Otro valioso testimonio de la verdad lo dieron los obispos, los sacerdotes, los consagrados y los laicos que, a lo largo de este año, en varios países de África, Asia y América, han sufrido y a veces han pagado incluso con el derramamiento de la sangre su fidelidad a Cristo y a la Iglesia. Espero que su sacrificio estimule a los creyentes y contribuya a construir en el mundo un clima de auténtica libertad y paz.

7. «Filius hominis non venit ut ministraretur ei...» (Mc 10, 45).

La Iglesia, consciente de su misión, se hace partícipe de las alegrías y las esperanzas de la humanidad, para proseguir la obra de Cristo, «que vino al mundo para dar testimonio de la verdad, para salvar y no para juzgar, para servir y no para ser servido» (Gaudium et spes, 3). Este celo apostólico y misionero impulsa a la Iglesia a hacerse partícipe, en todos los rincones del mundo, de los problemas y los dramas de la humanidad. A la presencia respetuosa y concreta de la Iglesia entre los pueblos ha contribuido este año la firma de acuerdos entre la Santa Sede y algunos Estados.

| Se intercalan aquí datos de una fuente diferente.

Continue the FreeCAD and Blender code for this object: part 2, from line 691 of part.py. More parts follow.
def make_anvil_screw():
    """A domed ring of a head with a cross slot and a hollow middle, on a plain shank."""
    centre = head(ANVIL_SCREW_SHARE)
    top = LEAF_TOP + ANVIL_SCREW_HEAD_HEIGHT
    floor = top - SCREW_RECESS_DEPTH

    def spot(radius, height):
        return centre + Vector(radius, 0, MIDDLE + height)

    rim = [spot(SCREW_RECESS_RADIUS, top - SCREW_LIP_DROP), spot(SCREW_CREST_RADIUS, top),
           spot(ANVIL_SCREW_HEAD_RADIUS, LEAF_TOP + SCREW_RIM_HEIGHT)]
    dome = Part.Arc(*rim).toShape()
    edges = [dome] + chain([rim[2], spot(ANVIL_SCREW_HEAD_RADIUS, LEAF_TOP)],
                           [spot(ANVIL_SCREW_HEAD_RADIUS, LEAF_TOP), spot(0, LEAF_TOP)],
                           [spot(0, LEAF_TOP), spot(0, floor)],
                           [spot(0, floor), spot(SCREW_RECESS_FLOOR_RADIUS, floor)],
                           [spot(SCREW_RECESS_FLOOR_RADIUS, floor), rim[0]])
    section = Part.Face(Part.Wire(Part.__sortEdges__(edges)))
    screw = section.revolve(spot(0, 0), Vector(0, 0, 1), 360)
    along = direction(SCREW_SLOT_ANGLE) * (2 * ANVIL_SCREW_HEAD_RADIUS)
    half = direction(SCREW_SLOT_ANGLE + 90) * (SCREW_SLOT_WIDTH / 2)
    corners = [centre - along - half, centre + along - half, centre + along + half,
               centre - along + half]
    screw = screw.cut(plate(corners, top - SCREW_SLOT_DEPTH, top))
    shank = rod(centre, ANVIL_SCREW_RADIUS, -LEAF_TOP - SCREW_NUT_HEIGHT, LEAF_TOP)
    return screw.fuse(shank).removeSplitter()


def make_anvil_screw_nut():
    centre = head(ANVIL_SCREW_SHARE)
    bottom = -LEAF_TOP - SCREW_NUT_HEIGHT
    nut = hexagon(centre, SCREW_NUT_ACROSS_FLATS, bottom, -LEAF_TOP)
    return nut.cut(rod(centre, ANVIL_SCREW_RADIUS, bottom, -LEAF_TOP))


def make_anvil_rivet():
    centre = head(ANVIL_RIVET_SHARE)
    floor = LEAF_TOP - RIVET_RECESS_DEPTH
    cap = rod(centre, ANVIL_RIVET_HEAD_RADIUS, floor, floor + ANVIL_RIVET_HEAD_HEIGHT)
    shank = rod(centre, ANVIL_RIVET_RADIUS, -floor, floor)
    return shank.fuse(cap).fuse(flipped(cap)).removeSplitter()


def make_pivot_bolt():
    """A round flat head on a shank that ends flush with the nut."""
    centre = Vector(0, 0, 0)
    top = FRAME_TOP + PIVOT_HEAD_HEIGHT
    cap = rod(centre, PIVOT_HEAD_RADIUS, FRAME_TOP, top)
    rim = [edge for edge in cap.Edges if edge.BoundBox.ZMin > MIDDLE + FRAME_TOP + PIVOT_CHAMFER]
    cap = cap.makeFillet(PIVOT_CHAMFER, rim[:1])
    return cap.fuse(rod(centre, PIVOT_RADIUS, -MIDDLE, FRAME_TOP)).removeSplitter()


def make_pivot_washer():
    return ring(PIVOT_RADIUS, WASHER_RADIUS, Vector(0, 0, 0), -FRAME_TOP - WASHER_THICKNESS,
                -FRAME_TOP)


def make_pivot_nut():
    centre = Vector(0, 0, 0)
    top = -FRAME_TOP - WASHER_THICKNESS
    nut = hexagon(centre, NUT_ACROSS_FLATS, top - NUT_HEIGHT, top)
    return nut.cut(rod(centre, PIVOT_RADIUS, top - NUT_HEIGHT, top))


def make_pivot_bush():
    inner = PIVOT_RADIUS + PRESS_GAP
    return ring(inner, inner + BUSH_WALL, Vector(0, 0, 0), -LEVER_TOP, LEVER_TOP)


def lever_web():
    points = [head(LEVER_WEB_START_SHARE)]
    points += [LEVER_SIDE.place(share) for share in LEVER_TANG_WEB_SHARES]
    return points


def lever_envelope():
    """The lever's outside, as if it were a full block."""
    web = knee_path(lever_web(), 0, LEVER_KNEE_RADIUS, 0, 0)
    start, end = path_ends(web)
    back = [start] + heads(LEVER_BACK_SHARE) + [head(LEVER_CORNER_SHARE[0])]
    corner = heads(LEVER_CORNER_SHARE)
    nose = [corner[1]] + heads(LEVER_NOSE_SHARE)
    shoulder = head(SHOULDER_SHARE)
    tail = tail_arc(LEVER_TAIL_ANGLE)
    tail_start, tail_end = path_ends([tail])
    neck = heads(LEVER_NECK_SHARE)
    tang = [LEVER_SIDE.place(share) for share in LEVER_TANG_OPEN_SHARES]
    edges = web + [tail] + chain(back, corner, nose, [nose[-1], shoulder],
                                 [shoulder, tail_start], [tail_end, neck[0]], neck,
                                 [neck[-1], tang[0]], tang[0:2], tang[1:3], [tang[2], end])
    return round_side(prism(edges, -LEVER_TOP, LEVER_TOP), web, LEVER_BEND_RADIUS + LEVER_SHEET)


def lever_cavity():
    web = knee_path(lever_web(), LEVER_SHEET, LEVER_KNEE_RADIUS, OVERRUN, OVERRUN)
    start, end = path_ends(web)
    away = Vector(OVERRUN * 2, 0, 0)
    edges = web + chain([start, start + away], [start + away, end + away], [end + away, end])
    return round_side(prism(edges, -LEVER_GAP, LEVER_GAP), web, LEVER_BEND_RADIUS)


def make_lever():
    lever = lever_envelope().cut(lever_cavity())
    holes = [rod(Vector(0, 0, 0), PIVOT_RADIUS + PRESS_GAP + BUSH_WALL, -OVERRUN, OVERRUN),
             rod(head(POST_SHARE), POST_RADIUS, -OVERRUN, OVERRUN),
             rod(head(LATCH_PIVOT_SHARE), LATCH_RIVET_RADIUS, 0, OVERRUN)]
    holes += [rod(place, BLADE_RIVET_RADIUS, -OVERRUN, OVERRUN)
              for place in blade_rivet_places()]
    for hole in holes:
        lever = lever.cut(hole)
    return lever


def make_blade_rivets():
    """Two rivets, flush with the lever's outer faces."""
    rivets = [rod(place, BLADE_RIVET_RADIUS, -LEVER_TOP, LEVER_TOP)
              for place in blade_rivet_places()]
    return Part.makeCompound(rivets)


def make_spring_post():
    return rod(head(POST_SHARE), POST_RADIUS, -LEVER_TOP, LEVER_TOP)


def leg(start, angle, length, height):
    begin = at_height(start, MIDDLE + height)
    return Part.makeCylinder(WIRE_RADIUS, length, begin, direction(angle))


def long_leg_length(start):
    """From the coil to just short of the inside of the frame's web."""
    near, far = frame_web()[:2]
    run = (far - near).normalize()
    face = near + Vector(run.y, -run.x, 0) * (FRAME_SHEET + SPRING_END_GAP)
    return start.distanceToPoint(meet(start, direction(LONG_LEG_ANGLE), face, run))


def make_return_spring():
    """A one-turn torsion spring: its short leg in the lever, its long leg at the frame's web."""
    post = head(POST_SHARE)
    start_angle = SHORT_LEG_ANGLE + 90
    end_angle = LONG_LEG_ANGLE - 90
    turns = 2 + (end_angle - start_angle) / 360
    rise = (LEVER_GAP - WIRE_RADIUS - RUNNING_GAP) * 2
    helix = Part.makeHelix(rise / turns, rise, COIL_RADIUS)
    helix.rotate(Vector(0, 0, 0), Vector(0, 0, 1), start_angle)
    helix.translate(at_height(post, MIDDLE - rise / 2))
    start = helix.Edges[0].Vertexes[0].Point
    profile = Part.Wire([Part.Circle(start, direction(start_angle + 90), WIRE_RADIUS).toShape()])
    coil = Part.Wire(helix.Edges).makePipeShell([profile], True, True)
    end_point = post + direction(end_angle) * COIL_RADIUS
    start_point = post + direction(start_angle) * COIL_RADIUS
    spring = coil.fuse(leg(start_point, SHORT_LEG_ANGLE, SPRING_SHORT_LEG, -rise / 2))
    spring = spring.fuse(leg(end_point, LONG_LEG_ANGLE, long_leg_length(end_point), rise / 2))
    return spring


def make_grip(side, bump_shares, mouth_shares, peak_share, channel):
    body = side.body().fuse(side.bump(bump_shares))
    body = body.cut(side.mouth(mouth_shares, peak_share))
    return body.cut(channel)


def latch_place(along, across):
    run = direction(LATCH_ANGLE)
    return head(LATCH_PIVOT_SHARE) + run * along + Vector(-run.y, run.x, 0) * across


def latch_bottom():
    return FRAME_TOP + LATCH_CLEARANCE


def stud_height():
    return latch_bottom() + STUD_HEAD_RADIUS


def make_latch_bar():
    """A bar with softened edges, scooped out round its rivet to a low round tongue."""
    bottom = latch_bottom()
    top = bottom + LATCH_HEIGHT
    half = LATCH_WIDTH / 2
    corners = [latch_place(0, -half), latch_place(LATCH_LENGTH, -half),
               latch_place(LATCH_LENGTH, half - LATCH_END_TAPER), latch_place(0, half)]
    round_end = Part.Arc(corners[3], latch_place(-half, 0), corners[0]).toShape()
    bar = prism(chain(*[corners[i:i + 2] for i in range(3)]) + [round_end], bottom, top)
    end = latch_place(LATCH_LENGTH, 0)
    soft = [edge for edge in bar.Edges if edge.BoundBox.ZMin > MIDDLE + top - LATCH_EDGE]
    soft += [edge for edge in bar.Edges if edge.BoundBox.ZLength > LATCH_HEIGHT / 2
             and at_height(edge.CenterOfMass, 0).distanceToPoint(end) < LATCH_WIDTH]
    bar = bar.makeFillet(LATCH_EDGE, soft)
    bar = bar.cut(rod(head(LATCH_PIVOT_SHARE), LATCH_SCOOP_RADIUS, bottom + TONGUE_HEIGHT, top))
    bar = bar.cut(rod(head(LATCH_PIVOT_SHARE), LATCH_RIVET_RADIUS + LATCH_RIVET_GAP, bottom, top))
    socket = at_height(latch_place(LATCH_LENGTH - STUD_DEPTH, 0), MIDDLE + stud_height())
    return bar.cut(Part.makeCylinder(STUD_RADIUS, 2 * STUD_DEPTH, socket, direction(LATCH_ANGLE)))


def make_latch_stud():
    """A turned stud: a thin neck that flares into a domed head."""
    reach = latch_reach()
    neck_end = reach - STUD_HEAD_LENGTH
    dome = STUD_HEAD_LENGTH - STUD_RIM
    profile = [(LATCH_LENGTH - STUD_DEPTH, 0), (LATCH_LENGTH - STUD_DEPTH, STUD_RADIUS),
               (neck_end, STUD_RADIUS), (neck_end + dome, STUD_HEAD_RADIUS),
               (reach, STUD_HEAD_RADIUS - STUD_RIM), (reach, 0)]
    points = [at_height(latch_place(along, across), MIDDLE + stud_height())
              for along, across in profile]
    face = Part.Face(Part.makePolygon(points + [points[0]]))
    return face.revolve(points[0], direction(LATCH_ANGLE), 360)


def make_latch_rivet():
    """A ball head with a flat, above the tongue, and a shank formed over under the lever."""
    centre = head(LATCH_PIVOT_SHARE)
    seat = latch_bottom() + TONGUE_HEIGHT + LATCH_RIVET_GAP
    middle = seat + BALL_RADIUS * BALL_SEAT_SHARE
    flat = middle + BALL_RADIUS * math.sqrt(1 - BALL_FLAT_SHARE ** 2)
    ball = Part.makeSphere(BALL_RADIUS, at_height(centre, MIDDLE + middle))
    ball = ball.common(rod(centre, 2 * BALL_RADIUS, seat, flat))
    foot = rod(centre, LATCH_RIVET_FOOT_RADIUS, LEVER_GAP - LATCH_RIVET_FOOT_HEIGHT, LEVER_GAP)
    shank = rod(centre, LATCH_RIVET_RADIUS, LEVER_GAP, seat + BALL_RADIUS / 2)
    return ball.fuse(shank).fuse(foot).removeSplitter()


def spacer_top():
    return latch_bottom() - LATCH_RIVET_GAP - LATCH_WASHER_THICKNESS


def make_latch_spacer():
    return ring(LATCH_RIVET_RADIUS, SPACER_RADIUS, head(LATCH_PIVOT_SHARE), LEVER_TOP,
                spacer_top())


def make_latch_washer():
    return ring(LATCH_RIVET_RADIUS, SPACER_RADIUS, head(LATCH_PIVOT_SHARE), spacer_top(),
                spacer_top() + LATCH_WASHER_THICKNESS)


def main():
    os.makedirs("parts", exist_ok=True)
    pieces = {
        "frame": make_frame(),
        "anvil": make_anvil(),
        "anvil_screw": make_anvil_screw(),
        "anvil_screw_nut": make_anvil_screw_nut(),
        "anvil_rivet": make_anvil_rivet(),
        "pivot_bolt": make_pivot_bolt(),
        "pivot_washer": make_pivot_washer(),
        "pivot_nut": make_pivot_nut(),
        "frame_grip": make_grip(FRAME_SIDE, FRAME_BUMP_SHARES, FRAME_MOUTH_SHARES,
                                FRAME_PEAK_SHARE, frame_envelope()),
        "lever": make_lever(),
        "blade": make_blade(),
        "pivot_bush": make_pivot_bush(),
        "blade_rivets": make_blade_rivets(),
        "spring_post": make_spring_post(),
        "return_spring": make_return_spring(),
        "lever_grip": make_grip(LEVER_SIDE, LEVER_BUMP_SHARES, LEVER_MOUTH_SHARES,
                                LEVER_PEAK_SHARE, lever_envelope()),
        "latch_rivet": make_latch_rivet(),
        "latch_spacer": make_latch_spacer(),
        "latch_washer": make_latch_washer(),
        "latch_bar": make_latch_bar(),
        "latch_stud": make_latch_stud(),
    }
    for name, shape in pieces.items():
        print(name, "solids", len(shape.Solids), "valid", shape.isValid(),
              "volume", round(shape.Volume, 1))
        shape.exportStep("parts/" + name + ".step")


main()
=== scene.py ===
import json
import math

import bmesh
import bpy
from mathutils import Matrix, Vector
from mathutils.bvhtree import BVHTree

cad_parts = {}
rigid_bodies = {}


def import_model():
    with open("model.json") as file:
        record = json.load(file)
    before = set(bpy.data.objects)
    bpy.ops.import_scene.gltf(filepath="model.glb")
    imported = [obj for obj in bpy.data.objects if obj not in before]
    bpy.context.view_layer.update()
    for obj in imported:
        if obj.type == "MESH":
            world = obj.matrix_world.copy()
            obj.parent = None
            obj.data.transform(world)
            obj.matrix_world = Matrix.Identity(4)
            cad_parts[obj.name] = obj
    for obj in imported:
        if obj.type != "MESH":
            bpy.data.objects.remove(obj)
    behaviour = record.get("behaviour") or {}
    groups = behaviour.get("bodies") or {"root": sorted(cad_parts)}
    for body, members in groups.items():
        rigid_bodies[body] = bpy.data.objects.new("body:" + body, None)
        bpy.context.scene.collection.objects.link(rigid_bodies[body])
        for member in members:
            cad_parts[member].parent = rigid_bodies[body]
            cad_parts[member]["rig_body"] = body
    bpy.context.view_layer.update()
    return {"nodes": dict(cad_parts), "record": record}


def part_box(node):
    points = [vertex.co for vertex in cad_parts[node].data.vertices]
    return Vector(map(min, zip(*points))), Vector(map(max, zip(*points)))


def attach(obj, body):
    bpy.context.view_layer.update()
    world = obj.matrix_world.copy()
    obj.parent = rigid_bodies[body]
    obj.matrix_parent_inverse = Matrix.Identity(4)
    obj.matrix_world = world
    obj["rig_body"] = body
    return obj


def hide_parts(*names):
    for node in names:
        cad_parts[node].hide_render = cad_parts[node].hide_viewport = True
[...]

Mi agradecimiento va, especialmente, a cuantos, con un servicio fiel, a menudo oculto y humilde, se esfuerzan por hacer palpable la ternura que siente Dios hacia cada hombre. Esta admirable entrega se ha hecho más generosa y tempestiva con ocasión de dolorosas calamidades naturales que han azotado a varias zonas del mundo. Basta recordar la devastadora acción del huracán Mitch, a la que aludió el cardenal decano. En las diversas circunstancias se han escrito páginas admirables de solidaridad humana y cristiana.

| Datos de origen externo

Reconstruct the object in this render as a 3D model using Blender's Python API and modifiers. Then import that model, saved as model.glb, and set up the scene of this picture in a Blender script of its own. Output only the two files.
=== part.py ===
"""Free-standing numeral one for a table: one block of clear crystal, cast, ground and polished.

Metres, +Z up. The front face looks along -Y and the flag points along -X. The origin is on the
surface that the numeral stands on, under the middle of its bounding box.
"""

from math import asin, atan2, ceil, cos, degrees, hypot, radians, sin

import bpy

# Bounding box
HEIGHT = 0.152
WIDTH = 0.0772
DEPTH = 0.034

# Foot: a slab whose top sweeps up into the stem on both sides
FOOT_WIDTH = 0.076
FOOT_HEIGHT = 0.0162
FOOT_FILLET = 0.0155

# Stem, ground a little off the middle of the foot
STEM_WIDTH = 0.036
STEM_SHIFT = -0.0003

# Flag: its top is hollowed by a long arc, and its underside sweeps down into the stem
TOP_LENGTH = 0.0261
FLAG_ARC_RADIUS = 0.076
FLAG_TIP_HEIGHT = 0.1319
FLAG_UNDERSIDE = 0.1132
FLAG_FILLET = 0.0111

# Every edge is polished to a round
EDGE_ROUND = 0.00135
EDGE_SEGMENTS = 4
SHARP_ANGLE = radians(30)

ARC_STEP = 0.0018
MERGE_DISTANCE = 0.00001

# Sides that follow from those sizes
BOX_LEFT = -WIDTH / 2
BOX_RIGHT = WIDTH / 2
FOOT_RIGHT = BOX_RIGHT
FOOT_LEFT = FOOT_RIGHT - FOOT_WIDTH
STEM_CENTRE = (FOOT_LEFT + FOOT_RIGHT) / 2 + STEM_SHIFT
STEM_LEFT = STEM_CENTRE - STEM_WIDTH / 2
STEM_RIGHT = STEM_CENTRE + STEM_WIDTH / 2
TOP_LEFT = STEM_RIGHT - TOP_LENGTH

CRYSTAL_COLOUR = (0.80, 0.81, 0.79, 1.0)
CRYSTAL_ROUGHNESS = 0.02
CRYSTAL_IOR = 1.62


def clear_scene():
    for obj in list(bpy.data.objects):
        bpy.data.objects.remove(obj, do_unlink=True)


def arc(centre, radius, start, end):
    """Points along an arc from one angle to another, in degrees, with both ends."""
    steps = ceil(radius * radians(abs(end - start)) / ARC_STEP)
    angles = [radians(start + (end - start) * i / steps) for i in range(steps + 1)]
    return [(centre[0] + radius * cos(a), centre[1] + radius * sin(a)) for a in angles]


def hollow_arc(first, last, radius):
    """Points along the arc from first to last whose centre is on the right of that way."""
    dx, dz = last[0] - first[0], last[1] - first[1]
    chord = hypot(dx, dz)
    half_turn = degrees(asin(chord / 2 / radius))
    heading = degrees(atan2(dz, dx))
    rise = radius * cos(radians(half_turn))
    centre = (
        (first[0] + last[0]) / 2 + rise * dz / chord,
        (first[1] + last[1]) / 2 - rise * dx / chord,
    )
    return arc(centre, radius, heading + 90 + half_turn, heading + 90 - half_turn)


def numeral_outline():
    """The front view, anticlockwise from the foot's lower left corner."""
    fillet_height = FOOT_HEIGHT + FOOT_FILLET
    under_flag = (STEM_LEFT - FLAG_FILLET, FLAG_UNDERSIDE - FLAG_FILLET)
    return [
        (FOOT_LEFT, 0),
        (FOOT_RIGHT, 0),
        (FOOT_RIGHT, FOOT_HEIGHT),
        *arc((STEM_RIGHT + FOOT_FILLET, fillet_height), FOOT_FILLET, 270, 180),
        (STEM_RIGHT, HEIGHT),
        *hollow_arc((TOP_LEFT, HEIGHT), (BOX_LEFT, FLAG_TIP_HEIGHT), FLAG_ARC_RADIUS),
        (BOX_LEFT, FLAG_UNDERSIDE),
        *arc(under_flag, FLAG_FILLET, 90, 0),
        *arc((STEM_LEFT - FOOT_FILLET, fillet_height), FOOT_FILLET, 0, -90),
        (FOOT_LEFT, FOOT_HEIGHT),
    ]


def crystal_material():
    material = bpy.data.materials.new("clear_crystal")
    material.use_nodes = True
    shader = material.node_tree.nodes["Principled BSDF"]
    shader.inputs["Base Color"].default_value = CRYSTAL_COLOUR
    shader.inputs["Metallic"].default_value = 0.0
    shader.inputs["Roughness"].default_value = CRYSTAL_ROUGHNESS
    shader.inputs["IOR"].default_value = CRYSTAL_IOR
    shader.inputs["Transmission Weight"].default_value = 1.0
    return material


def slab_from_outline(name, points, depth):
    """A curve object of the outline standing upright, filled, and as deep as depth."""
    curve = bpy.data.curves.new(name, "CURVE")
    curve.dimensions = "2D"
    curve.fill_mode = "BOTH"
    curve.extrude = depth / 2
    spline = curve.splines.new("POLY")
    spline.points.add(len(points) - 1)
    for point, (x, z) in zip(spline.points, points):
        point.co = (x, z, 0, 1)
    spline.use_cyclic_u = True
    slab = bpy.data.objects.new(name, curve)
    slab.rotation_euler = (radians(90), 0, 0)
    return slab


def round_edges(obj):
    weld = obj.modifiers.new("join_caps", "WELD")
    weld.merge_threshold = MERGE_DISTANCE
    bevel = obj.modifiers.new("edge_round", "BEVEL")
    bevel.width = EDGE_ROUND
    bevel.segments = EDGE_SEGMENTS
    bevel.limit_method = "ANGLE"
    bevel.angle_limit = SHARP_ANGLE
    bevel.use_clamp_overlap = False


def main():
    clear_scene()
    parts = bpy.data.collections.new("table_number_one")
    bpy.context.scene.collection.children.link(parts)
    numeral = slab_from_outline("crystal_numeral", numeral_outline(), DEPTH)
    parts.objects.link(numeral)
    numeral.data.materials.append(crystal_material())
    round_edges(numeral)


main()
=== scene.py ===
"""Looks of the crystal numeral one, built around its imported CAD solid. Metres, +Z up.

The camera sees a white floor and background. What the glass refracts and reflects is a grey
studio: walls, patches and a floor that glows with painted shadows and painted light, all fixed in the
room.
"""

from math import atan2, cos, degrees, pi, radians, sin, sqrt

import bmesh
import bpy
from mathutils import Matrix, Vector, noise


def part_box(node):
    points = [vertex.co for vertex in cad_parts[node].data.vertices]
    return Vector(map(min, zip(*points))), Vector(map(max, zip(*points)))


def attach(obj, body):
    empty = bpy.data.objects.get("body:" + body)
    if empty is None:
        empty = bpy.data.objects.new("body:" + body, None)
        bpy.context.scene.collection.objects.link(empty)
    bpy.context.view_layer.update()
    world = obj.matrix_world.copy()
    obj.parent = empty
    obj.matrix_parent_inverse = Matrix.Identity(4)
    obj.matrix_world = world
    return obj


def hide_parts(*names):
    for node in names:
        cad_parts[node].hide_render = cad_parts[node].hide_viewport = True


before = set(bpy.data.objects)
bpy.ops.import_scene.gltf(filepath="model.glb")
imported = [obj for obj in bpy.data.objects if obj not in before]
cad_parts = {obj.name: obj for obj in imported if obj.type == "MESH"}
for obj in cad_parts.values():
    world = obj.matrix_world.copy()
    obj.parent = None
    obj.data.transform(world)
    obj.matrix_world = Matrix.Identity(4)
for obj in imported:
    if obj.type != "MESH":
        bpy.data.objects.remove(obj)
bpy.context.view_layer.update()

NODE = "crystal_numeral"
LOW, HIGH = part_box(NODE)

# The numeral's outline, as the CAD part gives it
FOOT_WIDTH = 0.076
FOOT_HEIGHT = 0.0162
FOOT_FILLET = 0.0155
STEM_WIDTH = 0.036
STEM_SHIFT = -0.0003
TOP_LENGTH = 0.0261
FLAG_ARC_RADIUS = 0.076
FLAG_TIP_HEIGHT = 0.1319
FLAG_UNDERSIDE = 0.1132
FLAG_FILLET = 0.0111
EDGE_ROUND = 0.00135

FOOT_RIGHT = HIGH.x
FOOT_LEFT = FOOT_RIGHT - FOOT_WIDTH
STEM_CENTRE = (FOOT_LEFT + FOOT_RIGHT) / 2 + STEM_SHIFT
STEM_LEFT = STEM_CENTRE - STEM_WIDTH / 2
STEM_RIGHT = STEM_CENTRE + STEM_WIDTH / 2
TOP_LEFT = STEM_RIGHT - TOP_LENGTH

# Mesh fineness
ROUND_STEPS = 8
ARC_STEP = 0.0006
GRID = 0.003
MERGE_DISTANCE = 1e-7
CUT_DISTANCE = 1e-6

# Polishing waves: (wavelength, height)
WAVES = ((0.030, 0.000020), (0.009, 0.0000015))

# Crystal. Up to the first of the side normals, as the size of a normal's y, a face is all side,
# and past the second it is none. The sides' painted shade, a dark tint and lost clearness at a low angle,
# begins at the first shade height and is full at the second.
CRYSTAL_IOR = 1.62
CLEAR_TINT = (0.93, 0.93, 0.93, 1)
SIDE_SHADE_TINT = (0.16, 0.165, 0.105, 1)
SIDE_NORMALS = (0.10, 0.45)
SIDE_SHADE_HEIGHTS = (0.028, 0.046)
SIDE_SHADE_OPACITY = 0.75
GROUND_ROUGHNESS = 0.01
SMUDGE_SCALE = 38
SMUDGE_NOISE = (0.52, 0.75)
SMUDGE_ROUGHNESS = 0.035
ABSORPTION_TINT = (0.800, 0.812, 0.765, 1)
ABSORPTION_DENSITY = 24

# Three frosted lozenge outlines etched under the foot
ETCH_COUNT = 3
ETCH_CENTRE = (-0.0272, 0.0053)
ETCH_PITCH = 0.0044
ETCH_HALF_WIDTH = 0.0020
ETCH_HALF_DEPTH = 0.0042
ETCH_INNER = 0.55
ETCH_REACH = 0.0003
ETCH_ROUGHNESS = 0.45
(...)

8. «Ut omnes unum sint (...) ut credat mundus» (Jn 17, 21).

El clima de familia que evocan las fiestas navideñas, la cercanía del inicio del tercer milenio cristiano y la urgencia de la nueva evangelización, hacen cada vez más apremiante la invitación de Cristo a la unidad de todos los que le pertenecen en virtud del único bautismo.

Numerosos encuentros e iniciativas ecuménicos han contribuido, a lo largo de este año, a fortalecer este clima de atención, diálogo y búsqueda serena de la unidad entre las Iglesias cristianas, premisa necesaria para realizar un ecumenismo positivo y fecundo.

Con gratitud a Dios recuerdo los encuentros con los líderes de las confesiones cristianas durante mis viajes apostó- licos, así como la participación de los observadores de la Santa Sede en la octava asamblea del Consejo ecuménico de las Iglesias.

Al destacar con alegría la serena colaboración que se va instaurando entre los creyentes en Cristo, expreso mi deseo de que se llegue a vivir una nueva era ecuménica bajo el impulso del gran jubileo.

9. Señores cardenales, venerados hermanos en el episcopado y en el sacerdocio, consagrados y queridos colaboradores laicos, este rápido repaso de los aspectos más destacados de la acción de la Santa Sede en el año que está a punto de terminar, como es tradición durante esta cita anual, pone de relieve el servicio diario que cada uno de vosotros desempeña para que la buena nueva de la encarnación del Verbo llegue a todos los hombres y a todos los rincones de la tierra.

Vuestra colaboración permite al Obispo de Roma cumplir concretamente su misión de ser la «piedra» sobre la que se edifica la Iglesia de Cristo (cf. Mt 18, 18) y confirmar, sostener y guiar en la fe a los hermanos (cf. Lc 22, 31). Por eso, quiero daros las gracias a cada uno por la generosidad, la competencia y la discreción con que servís a la Sede apostólica. Deseo a cada uno que sea cada vez más consciente y se sienta interiormente gozoso del servicio que presta a la Iglesia y al Evangelio, y que descubra en su trabajo diario el amor de Cristo que, también gracias a vosotros, lleva la buena nueva de la salvación a los pobres, a los encarcelados, a los ciegos, a los oprimidos y a todos los que buscan la verdad y la paz (cf. Lc 4, 18).

Que la santa Navidad nos encuentre a todos, como a María, llenos de asombro frente a Aquel que, «siendo de condición divina, no retuvo ávidamente el ser igual a Dios, sino que se despojó de sí mismo tomando condición de siervo, haciéndose semejante a los hombres» (Flp 2, 6-7). Que el misterio de la Navidad suscite en cada uno los sentimientos de humildad y amor que tenía el corazón de Cristo y haga a todos hijos dignos del único Padre.

Con estos deseos, imploro sobre cada uno de vosotros el don navideño de la alegría y, a la vez que os felicito con motivo del Año nuevo, os imparto de corazón a vosotros y a vuestros seres queridos una bendición apostólica especial. ¡Feliz Navidad!